Now, apply the conservation of angular momentum to calculate the final angular frequency.

\(\begin{aligned}{c}{I_{\rm{i}}}{\omega _{\rm{i}}} &= {I_{\rm{f}}}{\omega _{\rm{f}}}\\{\omega _{\rm{f}}} &= \frac{{{I_{\rm{i}}}{\omega _{\rm{i}}}}}{{{I_{\rm{f}}}}}\\{\omega _{\rm{f}}} &= \frac{{\left( {\frac{1}{2}{M_{\rm{w}}}r_{\rm{w}}^2} \right){\omega _i}}}{{\left( {\frac{1}{2}{M_{\rm{w}}}r_{\rm{w}}^2 + \frac{1}{2}{M_{\rm{c}}}r_{\rm{c}}^2} \right)}}\\{\omega _{\rm{f}}} &= \frac{{\left( {{M_{\rm{w}}}r_{\rm{w}}^2} \right){\omega _i}}}{{\left( {\left( {{M_{\rm{w}}}r_{\rm{w}}^2} \right) + \left( {{M_{\rm{c}}}r_{\rm{c}}^2} \right)} \right)}}\end{aligned}\)

Substitute the values in the above expression.

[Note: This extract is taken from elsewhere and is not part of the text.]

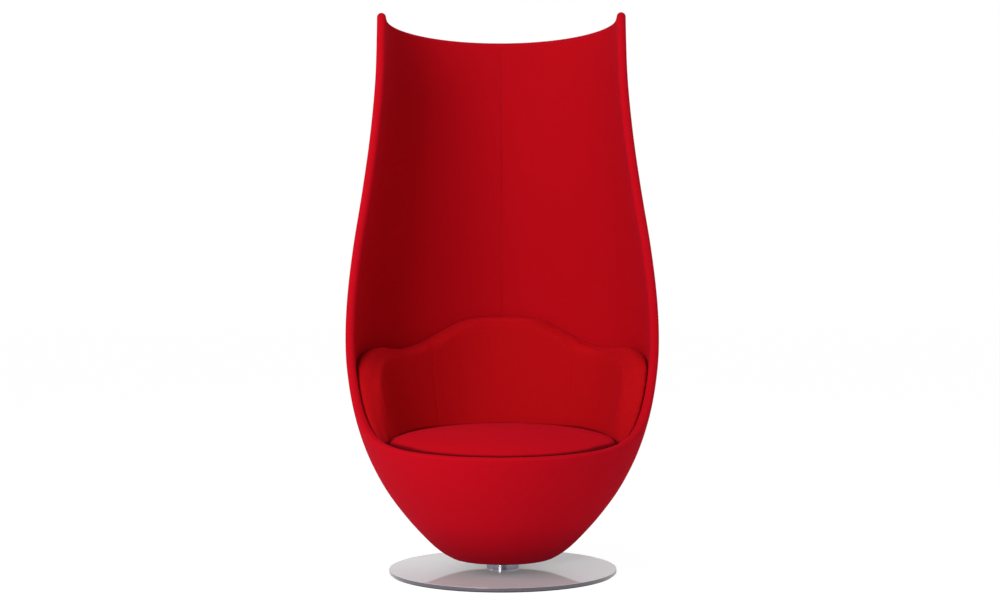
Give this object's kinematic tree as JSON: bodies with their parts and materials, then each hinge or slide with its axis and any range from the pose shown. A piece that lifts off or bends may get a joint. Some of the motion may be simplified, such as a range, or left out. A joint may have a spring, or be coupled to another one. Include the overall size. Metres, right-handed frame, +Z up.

\(\begin{aligned}{c}{\omega _{\rm{f}}} &= \frac{{\left( {\left( {5.0\;{\rm{kg}}} \right){{\left( {0.20\;{\rm{m}}} \right)}^2}} \right)\left( {1.5\;{{{\rm{rev}}} \mathord{\left/{\vphantom {{{\rm{rev}}} {\rm{s}}}} \right.} {\rm{s}}}} \right)}}{{\left( {\left\{ {\left( {5.0\;{\rm{kg}}} \right){{\left( {0.20\;{\rm{m}}} \right)}^2}} \right\} + \left\{ {\left( {2.6\;{\rm{kg}}} \right){{\left\{ {\left( {7.0\;{\rm{cm}}} \right)\left( {\frac{{{\rm{1}}{{\rm{0}}^{{\rm{ - 2}}}}\;{\rm{m}}}}{{{\rm{1}}\;{\rm{cm}}}}} \right)} \right\}}^2}} \right\}} \right)}}\\{\omega _{\rm{f}}} &= 1.41\;{{{\rm{rev}}} \mathord{\left/{\vphantom {{{\rm{rev}}} {\rm{s}}}} \right.} {\rm{s}}}\end{aligned}\)

Thus, the frequency of the wheel after the clay sticks to it is \(1.41\;{{{\rm{rev}}} \mathord{\left/{\vphantom {{{\rm{rev}}} {\rm{s}}}} \right.} {\rm{s}}}\).